Mi timidez inicial se fue disipando. El calor y la cordialidad de aquel Hombre terminaban por
quebrar los muros más inexpugnables. Pero nuestra conversación se vio súbitamente
interrumpida por varios de los discípulos. La multitud que se agolpaba a las puertas de la casa
de Simón reclamaba al rabí y los hombres del Nazareno se sentían impotentes para
contenerlos.
Cuando el Maestro se alejó me juré a mí mismo que buscaría nuevas oportunidades para
conversar con El y exponerle mis interminables dudas.

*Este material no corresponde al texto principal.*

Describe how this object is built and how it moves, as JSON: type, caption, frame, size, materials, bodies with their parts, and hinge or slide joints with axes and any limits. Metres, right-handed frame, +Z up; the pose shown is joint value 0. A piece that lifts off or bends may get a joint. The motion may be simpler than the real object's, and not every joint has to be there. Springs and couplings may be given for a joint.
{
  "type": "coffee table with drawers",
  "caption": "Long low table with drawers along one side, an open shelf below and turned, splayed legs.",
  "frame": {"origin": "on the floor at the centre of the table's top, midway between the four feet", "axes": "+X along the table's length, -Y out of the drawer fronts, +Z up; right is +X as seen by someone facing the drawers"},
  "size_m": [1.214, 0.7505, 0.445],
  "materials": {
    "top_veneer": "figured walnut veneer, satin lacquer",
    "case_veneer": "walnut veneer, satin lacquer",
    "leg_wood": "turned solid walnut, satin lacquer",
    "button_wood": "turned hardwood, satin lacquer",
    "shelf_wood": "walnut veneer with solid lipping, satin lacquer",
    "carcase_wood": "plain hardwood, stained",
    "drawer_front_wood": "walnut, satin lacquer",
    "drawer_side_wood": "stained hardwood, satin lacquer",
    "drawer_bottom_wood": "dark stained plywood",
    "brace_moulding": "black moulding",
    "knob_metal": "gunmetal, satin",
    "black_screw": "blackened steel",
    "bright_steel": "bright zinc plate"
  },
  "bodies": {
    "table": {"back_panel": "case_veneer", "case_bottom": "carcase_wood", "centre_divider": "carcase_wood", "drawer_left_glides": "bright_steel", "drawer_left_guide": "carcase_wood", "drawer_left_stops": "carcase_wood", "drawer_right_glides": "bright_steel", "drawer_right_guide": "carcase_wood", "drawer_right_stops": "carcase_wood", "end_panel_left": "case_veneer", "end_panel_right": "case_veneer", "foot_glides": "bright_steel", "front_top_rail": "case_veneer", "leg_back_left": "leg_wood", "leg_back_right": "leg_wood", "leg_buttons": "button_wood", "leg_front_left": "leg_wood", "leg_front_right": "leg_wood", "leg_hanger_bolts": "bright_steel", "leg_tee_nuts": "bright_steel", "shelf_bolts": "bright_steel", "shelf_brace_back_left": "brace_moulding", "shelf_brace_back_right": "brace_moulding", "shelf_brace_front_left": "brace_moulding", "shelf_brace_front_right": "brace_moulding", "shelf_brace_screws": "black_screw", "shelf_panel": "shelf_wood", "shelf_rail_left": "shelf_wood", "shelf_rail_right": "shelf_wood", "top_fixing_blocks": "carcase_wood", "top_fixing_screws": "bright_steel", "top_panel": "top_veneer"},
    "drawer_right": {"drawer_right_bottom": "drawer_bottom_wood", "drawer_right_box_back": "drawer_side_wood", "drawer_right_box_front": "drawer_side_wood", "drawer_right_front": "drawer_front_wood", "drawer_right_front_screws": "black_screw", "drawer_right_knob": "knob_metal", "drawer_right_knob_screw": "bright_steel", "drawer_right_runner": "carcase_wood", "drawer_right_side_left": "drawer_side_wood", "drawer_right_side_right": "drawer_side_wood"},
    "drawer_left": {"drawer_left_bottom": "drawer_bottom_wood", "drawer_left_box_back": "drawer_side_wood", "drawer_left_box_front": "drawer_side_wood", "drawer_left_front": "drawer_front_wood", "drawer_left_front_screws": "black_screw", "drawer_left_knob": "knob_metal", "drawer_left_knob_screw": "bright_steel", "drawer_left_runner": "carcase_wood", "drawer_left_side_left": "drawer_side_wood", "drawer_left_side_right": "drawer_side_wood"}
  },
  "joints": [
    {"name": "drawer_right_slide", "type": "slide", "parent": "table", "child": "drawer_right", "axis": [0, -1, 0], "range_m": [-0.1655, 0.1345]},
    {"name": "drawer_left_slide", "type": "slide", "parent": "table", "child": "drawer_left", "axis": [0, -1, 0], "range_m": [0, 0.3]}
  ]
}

Me fui tras Él. La multitud que yo había visto a las puertas del jardín de la casa de Simón
estalló al ver al Maestro. Pero Jesús no se movió del portalón. Allí, flanqueado por sus
discípulos, saludó a los peregrinos. Pero éstos, enterados del milagro que había hecho con
Lázaro, no se contentaron con verle y empezaron a pedirle una señal. Yo no salía de mi
asombro. A juzgar por sus gritos, aquellos hebreos -galileos en su mayoría- no pretendían
escuchar al Nazareno. Lo único que verdaderamente les importaba era asistir a otro prodigio...
Jesús, con evidentes muestras de desilusión, alzó sus brazos y se hizo el silencio. Un silencio
expectante. Y muchos de los allí congregados comenzaron a sentarse en el suelo, convencidos
de que su larga caminata no sería estéril y que pronto contemplarían otro «espectáculo». Pero
el Maestro, en tono enérgico, les dijo:
« ¡Necios!... Yo aparecí en medio del mundo y en la carne fui visto Por ellos. Y hallé a todos
los hombres ebrios, y entre ellos no encontré a ninguno sediento... Mi espíritu se dolió por los
hijos de los hombres, porque son ciegos de corazón y no ven.»

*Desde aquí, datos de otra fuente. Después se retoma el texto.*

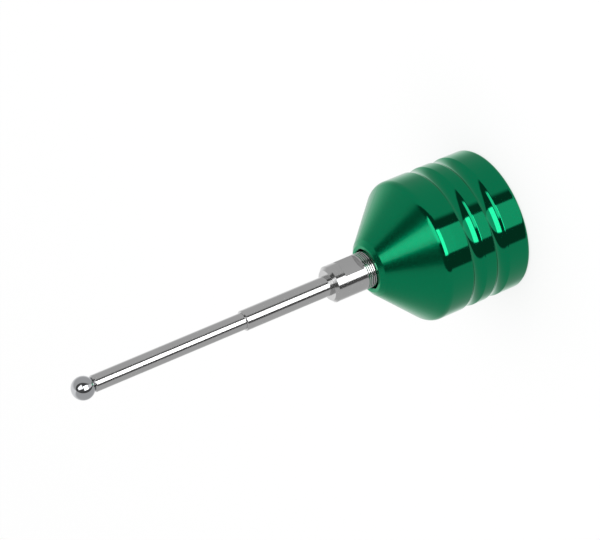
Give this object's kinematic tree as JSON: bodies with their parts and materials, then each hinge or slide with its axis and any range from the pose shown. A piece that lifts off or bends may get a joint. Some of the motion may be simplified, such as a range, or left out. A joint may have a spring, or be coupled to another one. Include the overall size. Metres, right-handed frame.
{
  "type": "edge finder",
  "caption": "Spring-centred stylus edge finder: turned anodised body with grip grooves, steel stylus and ball that tilt about two axes and push back.",
  "frame": {"origin": "middle of the body's flat back face, on the body's axis", "axes": "+Z along the body's axis towards the ball; the outer gimbal pins lie along X and the inner ones along Y"},
  "size_m": [0.05, 0.05, 0.1625],
  "materials": {
    "green_anodised": "bright anodised, fine turned",
    "clear_anodised": "clear anodised, fine turned",
    "stainless": "fine turned and ground",
    "stainless_rod": "centreless ground",
    "polished_ball": "polished",
    "ground_steel": "ground",
    "pin_steel": "hardened and ground",
    "spring_steel": "drawn wire",
    "screw_steel": "stainless, plain",
    "bronze": "sintered bronze",
    "black_rubber": "matt"
  },
  "bodies": {
    "body": {"housing": "green_anodised", "rear_cover": "clear_anodised", "cover_screws": "screw_steel", "cover_seal": "black_rubber", "bearing_ring": "ground_steel", "lock_ring": "ground_steel", "outer_pin_1": "pin_steel", "outer_pin_2": "pin_steel", "front_seal": "black_rubber", "seal_retainer": "clear_anodised", "centring_spring": "spring_steel"},
    "gimbal": {"gimbal_ring": "ground_steel", "inner_pin_1": "pin_steel", "inner_pin_2": "pin_steel"},
    "carrier": {"carrier": "clear_anodised", "spring_plate": "ground_steel", "upper_bush": "bronze", "lower_bush": "bronze", "guide_pin": "pin_steel", "overtravel_spring": "spring_steel"},
    "stylus": {"spindle": "ground_steel", "stop_washer": "ground_steel", "spindle_nut": "screw_steel", "stylus_holder": "stainless", "stylus_rod": "stainless_rod", "ball": "polished_ball"}
  },
  "joints": [
    {"name": "tilt_x", "type": "hinge", "parent": "body", "child": "gimbal", "pos_m": [0, 0, 0.03], "axis": [1, 0, 0], "range_deg": [-1.2, 1.2], "stiffness_Nm_per_rad": 5, "deforming": ["centring_spring", "front_seal"]},
    {"name": "tilt_y", "type": "hinge", "parent": "gimbal", "child": "carrier", "pos_m": [0, 0, 0.03], "axis": [0, 1, 0], "range_deg": [-1.2, 1.2], "stiffness_Nm_per_rad": 5, "deforming": ["centring_spring", "front_seal"]},
    {"name": "push", "type": "slide", "parent": "carrier", "child": "stylus", "axis": [0, 0, 1], "range_m": [-0.003, 0], "stiffness_N_per_m": 1500, "springref_m": 0.003, "deforming": ["overtravel_spring", "front_seal"]}
  ]
}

Y antes de que ninguno de los presentes pudiera reaccionar dio media vuelta, perdiéndose a
paso ligero en dirección a la mansión de su anfitrión.
Sinceramente, me alegré. Aquella turba, sedienta de emociones y prodigios, no se merecía
otra cosa. Poco a poco fui dándome cuenta que las multitudes apenas si habían asimilado el
mensaje de aquel Hombre. Ni siquiera los más cercanos -tal y como comprobaría al día
siguiente, con motivo de la entrada triunfal en Jerusalén- habían distinguido a aquellas alturas
del ministerio de Cristo de qué «reino» hablaba el Maestro. Empezaba a comprender el
verdadero alcance de aquellas frases del rabí, pronunciadas poco antes, en las escalinatas:
«Los que están conmigo no me han entendido...»

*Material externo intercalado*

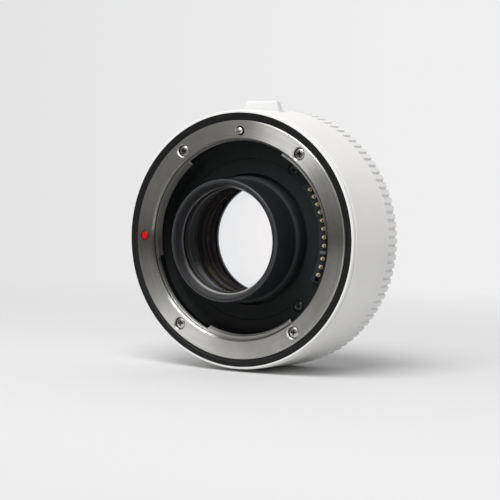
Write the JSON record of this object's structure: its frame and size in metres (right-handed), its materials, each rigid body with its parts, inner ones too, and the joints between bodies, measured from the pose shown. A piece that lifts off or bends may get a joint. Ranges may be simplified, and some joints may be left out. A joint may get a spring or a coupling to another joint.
{
  "type": "camera teleconverter",
  "caption": "Short ribbed white camera teleconverter with steel bayonet rings on both faces, a central lens tube, sprung contact pins and a sliding release lever.",
  "frame": {"origin": "centre of the camera-side flange plane, on the optical axis", "axes": "+Y along the optical axis towards the camera, +Z towards the release lever and the lock pin, +X towards the electrical contacts; the lens side faces -Y"},
  "size_m": [0.072, 0.0393, 0.0741],
  "materials": {
    "mount_steel": "turned and brushed stainless steel",
    "screw_steel": "bright steel",
    "spring_steel": "spring steel strip and wire",
    "red_enamel": "glossy red enamel",
    "black_plastic": "fine matte black moulding",
    "white_paint": "off-white satin enamel",
    "chassis_alloy": "dark anodised alloy",
    "black_screw": "blackened steel",
    "black_alloy": "black anodised, turned alloy",
    "coated_glass": "coated optical glass",
    "circuit_green": "circuit board laminate",
    "amber_film": "amber flexible film",
    "gold_plate": "gold plated",
    "seal_rubber": "soft black rubber"
  },
  "bodies": {
    "converter_body": {"lens_mount_ring": "mount_steel", "camera_mount_ring": "mount_steel", "lens_mount_screws": "screw_steel", "camera_mount_screws": "screw_steel", "web_screws": "screw_steel", "lens_index_dot": "red_enamel", "camera_index_dot": "red_enamel", "mount_shim": "spring_steel", "bayonet_springs": "spring_steel", "lock_spring": "spring_steel", "lens_trim_ring": "black_plastic", "cavity_baffle": "black_plastic", "front_contact_block": "black_plastic", "camera_contact_block": "black_plastic", "camera_baffle": "black_plastic", "front_rim_ring": "white_paint", "main_barrel": "white_paint", "chassis": "chassis_alloy", "front_contact_screws": "black_screw", "camera_contact_screws": "black_screw", "optical_tube": "black_alloy", "front_bevel_ring": "black_alloy", "front_retaining_ring": "black_alloy", "rear_retaining_ring": "black_alloy", "lens_spacer_front": "black_alloy", "lens_spacer_rear": "black_alloy", "front_lens_group": "coated_glass", "middle_lens_group": "coated_glass", "rear_lens_group": "coated_glass", "circuit_board": "circuit_green", "front_flex_cable": "amber_film", "rear_flex_cable": "amber_film", "camera_contact_pads": "gold_plate", "weather_seal": "seal_rubber", "contact_spring_01": "spring_steel", "contact_spring_02": "spring_steel", "contact_spring_03": "spring_steel", "contact_spring_04": "spring_steel", "contact_spring_05": "spring_steel", "contact_spring_06": "spring_steel", "contact_spring_07": "spring_steel", "contact_spring_08": "spring_steel", "contact_spring_09": "spring_steel", "contact_spring_10": "spring_steel", "contact_spring_11": "spring_steel"},
    "release_lever": {"release_lever": "white_paint", "lever_carriage": "spring_steel"},
    "lock_pin": {"lock_pin": "screw_steel"},
    "contact_01": {"contact_pin_01": "gold_plate"},
    "contact_02": {"contact_pin_02": "gold_plate"},
    "contact_03": {"contact_pin_03": "gold_plate"},
    "contact_04": {"contact_pin_04": "gold_plate"},
    "contact_05": {"contact_pin_05": "gold_plate"},
    "contact_06": {"contact_pin_06": "gold_plate"},
    "contact_07": {"contact_pin_07": "gold_plate"},
    "contact_08": {"contact_pin_08": "gold_plate"},
    "contact_09": {"contact_pin_09": "gold_plate"},
    "contact_10": {"contact_pin_10": "gold_plate"},
    "contact_11": {"contact_pin_11": "gold_plate"}
  },
  "joints": [
    {"name": "lever_slide", "type": "slide", "parent": "converter_body", "child": "release_lever", "axis": [0, 1, 0], "range_m": [0, 0.0018], "stiffness_N_per_m": 400, "springref_m": -0.002},
    {"name": "lock_pin_slide", "type": "slide", "parent": "converter_body", "child": "lock_pin", "axis": [0, 1, 0], "range_m": [0, 0.0018], "deforming": ["lock_spring"]},
    {"name": "contact_01_press", "type": "slide", "parent": "converter_body", "child": "contact_01", "axis": [0, 1, 0], "range_m": [0, 0.0008], "stiffness_N_per_m": 300, "springref_m": -0.0008, "deforming": ["contact_spring_01"]},
    {"name": "contact_02_press", "type": "slide", "parent": "converter_body", "child": "contact_02", "axis": [0, 1, 0], "range_m": [0, 0.0008], "stiffness_N_per_m": 300, "springref_m": -0.0008, "deforming": ["contact_spring_02"]},
    {"name": "contact_03_press", "type": "slide", "parent": "converter_body", "child": "contact_03", "axis": [0, 1, 0], "range_m": [0, 0.0008], "stiffness_N_per_m": 300, "springref_m": -0.0008, "deforming": ["contact_spring_03"]},
    {"name": "contact_04_press", "type": "slide", "parent": "converter_body", "child": "contact_04", "axis": [0, 1, 0], "range_m": [0, 0.0008], "stiffness_N_per_m": 300, "springref_m": -0.0008, "deforming": ["contact_spring_04"]},
    {"name": "contact_05_press", "type": "slide", "parent": "converter_body", "child": "contact_05", "axis": [0, 1, 0], "range_m": [0, 0.0008], "stiffness_N_per_m": 300, "springref_m": -0.0008, "deforming": ["contact_spring_05"]},
    {"name": "contact_06_press", "type": "slide", "parent": "converter_body", "child": "contact_06", "axis": [0, 1, 0], "range_m": [0, 0.0008], "stiffness_N_per_m": 300, "springref_m": -0.0008, "deforming": ["contact_spring_06"]},
    {"name": "contact_07_press", "type": "slide", "parent": "converter_body", "child": "contact_07", "axis": [0, 1, 0], "range_m": [0, 0.0008], "stiffness_N_per_m": 300, "springref_m": -0.0008, "deforming": ["contact_spring_07"]},
    {"name": "contact_08_press", "type": "slide", "parent": "converter_body", "child": "contact_08", "axis": [0, 1, 0], "range_m": [0, 0.0008], "stiffness_N_per_m": 300, "springref_m": -0.0008, "deforming": ["contact_spring_08"]},
    {"name": "contact_09_press", "type": "slide", "parent": "converter_body", "child": "contact_09", "axis": [0, 1, 0], "range_m": [0, 0.0008], "stiffness_N_per_m": 300, "springref_m": -0.0008, "deforming": ["contact_spring_09"]},
    {"name": "contact_10_press", "type": "slide", "parent": "converter_body", "child": "contact_10", "axis": [0, 1, 0], "range_m": [0, 0.0008], "stiffness_N_per_m": 300, "springref_m": -0.0008, "deforming": ["contact_spring_10"]},
    {"name": "contact_11_press", "type": "slide", "parent": "converter_body", "child": "contact_11", "axis": [0, 1, 0], "range_m": [0, 0.0008], "stiffness_N_per_m": 300, "springref_m": -0.0008, "deforming": ["contact_spring_11"]}
  ],
  "couplings": [
    {"joint": "lock_pin_slide", "follows": "lever_slide", "ratio": 1}
  ]
}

Hacia las tres de la tarde, en compañía de Lázaro y sus hermanas, entraba por primera vez
en el patio porticado de la casa de Simón. El anciano iba recibiendo en el centro del recinto al
medio centenar largo de comensales. Todos -conocidos o no del jefe de la casa- eran saludados
con el ósculo o beso de la paz. Inmediatamente, los familiares y servidores del antiguo leproso,
acompañaban a los invitados hasta los puestos que se les había asignado, en torno a una mesa
muy baja y en forma de U. A diferencia del patio de la casa de Lázaro, el de Simón aparecía
cubierto en su totalidad por un toldo o lona, sujeto por sogas a los capiteles de las columnas
que rodeaban el hermoso lugar. La cisterna central había sido cubierta con tablas, de tal forma
que en el Centro de la U quedaba un espacio más que sobrado como para permitir el
movimiento de los servidores.
Al llegar frente a Simón, Lázaro se encargó de presentarme al anciano. Al besarle comprobé
cómo su mejilla derecha conservaba aún las profundas cicatrices de su enfermedad. Parte del
ojo, así como esa misma zona del labio superior se hallaban prácticamente rotas y deformadas.
La barba blanca y abundante no terminaba de ocultar la huella del terrible mal. La mano
izquierda había quedado mutilada en las últimas falanges de los tres dedos centrales.
Sin embargo, el venerable anciano parecía haber olvidado aquellos años difíciles y ahora se
mostraba feliz y satisfecho, luciendo sus mejores galas: una túnica de lino, teñida en púrpura y
un manto de brillante seda a franjas azules y escarlatas.